Para ficar mais claro o tamanho do prejuízo que o adiantamento das parcelas do saque-aniversário pode ocasionar, fizemos uma simulação a partir de uma conta com saldo total do FGTS de R$ 10 mil (veja quadro acima). Pelas regras, o valor permitido pelo Governo Federal para o saque-aniversário seria de R$ 2.650,00. Na média, as instituições financeiras estão cobrando uma taxa de juros de 1,5% ao mês ou 19,57% ao ano (mais o Imposto sobre Operações Financeiras, IOF). Nessas condições, o valor que cairia na conta do trabalhador seria de R$ 2.216,43. Ou seja, R$ 433,57 a menos do que receberia se tivesse esperado a data de aniversário. Esse desconto corresponde aos juros de um ano e o imposto. Nesse caso, o saldo antecipado sofreu uma perda de 16% do valor original.

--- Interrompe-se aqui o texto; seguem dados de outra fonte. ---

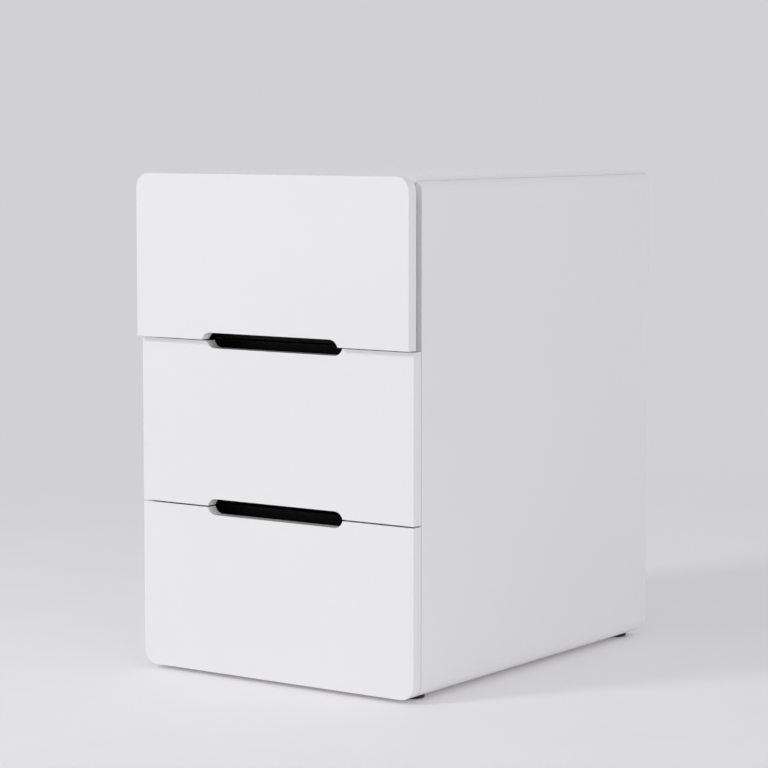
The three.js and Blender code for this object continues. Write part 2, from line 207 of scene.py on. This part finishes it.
def footprint_distance(nodes, links, vector):
    """0.5 on the outline of the carcass's footprint, less under it and more on the open floor."""
    split = nodes.new("ShaderNodeSeparateXYZ")
    links.new(vector, split.inputs["Vector"])
    reaches = []
    for axis, half, centre in zip("XY", FOOTPRINT_HALF, box_centre()):
        away = nodes.new("ShaderNodeMath")
        away.operation = "SUBTRACT"
        away.inputs[1].default_value = centre
        links.new(split.outputs[axis], away.inputs[0])
        size = nodes.new("ShaderNodeMath")
        size.operation = "ABSOLUTE"
        links.new(away.outputs["Value"], size.inputs[0])
        reach = nodes.new("ShaderNodeMath")
        reach.operation = "MULTIPLY"
        reach.inputs[1].default_value = 0.5 / half
        links.new(size.outputs["Value"], reach.inputs[0])
        reaches.append(reach.outputs["Value"])
    furthest = nodes.new("ShaderNodeMath")
    furthest.operation = "MAXIMUM"
    for value, socket in zip(reaches, furthest.inputs):
        links.new(value, socket)
    return furthest.outputs["Value"]


def make_floor():
    bm = bmesh.new()
    bmesh.ops.create_circle(bm, cap_ends=True, segments=64, radius=FLOOR_DIAMETER / 2)
    floor = new_object("floor", bm)
    floor.location.z = -FLOOR_DROP
    floor.data.materials.append(floor_material())


# ---------------------------------------------------------------- node and mesh helpers

def principled(name):
    material = bpy.data.materials.new(name)
    material.use_nodes = True
    nodes = material.node_tree.nodes
    return material, nodes, material.node_tree.links, nodes["Principled BSDF"]


def scaled(colour, factor):
    return tuple(value * factor for value in colour)


def coordinates(nodes, links, stretch=(1.0, 1.0, 1.0)):
    """Object coordinates, stretched along each axis, in metres."""
    source = nodes.new("ShaderNodeTexCoord")
    mapping = nodes.new("ShaderNodeMapping")
    mapping.inputs["Scale"].default_value = stretch
    links.new(source.outputs["Object"], mapping.inputs["Vector"])
    return mapping.outputs["Vector"]


def noise(nodes, links, vector, scale, detail, roughness=0.5):
    texture = nodes.new("ShaderNodeTexNoise")
    texture.inputs["Scale"].default_value = scale
    texture.inputs["Detail"].default_value = detail
    texture.inputs["Roughness"].default_value = roughness
    links.new(vector, texture.inputs["Vector"])
    return texture.outputs["Fac"]


def ramp(nodes, links, value, colours, low=0.3, high=0.7):
    """Value from low to high turned into a blend of two colours."""
    blend = nodes.new("ShaderNodeValToRGB")
    for element, position, colour in zip(blend.color_ramp.elements, (low, high), colours):
        element.position = position
        element.color = (*colour, 1.0)
    links.new(value, blend.inputs["Fac"])
    return blend.outputs["Color"]


def spread(nodes, links, value, low, high):
    """Value from 0.3 to 0.7 spread over low to high."""
    reach = nodes.new("ShaderNodeMapRange")
    reach.inputs["From Min"].default_value = 0.3
    reach.inputs["From Max"].default_value = 0.7
    reach.inputs["To Min"].default_value = low
    reach.inputs["To Max"].default_value = high
    links.new(value, reach.inputs["Value"])
    return reach.outputs["Result"]


def bump(nodes, links, height, strength, distance):
    relief = nodes.new("ShaderNodeBump")
    relief.inputs["Strength"].default_value = strength
    relief.inputs["Distance"].default_value = distance
    links.new(height, relief.inputs["Height"])
    return relief.outputs["Normal"]


def new_object(name, bm):
    mesh = bpy.data.meshes.new(name)
    bm.to_mesh(mesh)
    bm.free()
    thing = bpy.data.objects.new(name, mesh)
    bpy.context.scene.collection.objects.link(thing)
    return thing


def add_piece(name, bm, body, material, smooth_angle=35.0):
    """A detail piece made of bm, riding on a body, smooth except at its hard edges."""
    bmesh.ops.recalc_face_normals(bm, faces=bm.faces[:])
    limit = math.radians(smooth_angle)
    for edge in bm.edges:
        edge.smooth = len(edge.link_faces) == 2 and edge.calc_face_angle(0.0) < limit
    for face in bm.faces:
        face.smooth = True
    piece = new_object(name, bm)
    piece.data.materials.append(material)
    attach(piece, body)
    return piece


def ease_edges(node, width, segments):
    """Rounds every hard edge of a CAD node with modifiers, which leave its mesh as it is."""
    for polygon in node.data.polygons:
        polygon.use_smooth = True
    weld = node.modifiers.new("weld", "WELD")
    weld.merge_threshold = 0.02 * MM
    flats = node.modifiers.new("flats", "DECIMATE")
    flats.decimate_type = "DISSOLVE"
    flats.angle_limit = math.radians(0.6)
    rounding = node.modifiers.new("rounding", "BEVEL")
    rounding.width = width
    rounding.segments = segments
    rounding.limit_method = "ANGLE"
    rounding.angle_limit = math.radians(35.0)
    rounding.use_clamp_overlap = True
    normals = node.modifiers.new("normals", "WEIGHTED_NORMAL")
    normals.keep_sharp = False
    normals.weight = 90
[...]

Agora vamos considerar que a pessoa opte pelo adiantamento do saque-aniversário em 10 parcelas, ou seja, por dez anos. O Governo permite o parcelamento de R$ 9.939,98 dos R$ 10 mil. Sobre esse valor, considerando que o banco utilize a mesma taxa média de juros de 1,5% ao mês, cada parcela será corrigida individualmente, e a soma dos juros de todas as parcelas será descontada antecipadamente. Assim, o valor que o trabalhador receberia seria de R$ 6.040,85, com redução de R$ 3.899,13 (equivalente a uma perda de 39% do saldo com juros e IOF).
“O saldo no FGTS com correção pelo índice de inflação preserva o recurso e não gera perdas ao trabalhador. Assim, o discurso dos bancos de que o direito de saque do FGTS inibe perdas é falaciosa, porque mesmo sofrendo correção abaixo da inflação, as perdas ainda são menores do que os juros praticados pelo setor bancário. Qualquer antecipação que gere cobrança de juros de um recurso que já existe e pertence ao trabalhador, sem uma finalidade que promova seu bem-estar social, gera prejuízo pessoal e contribui com o enriquecimento dos bancos”, conclui Amorim.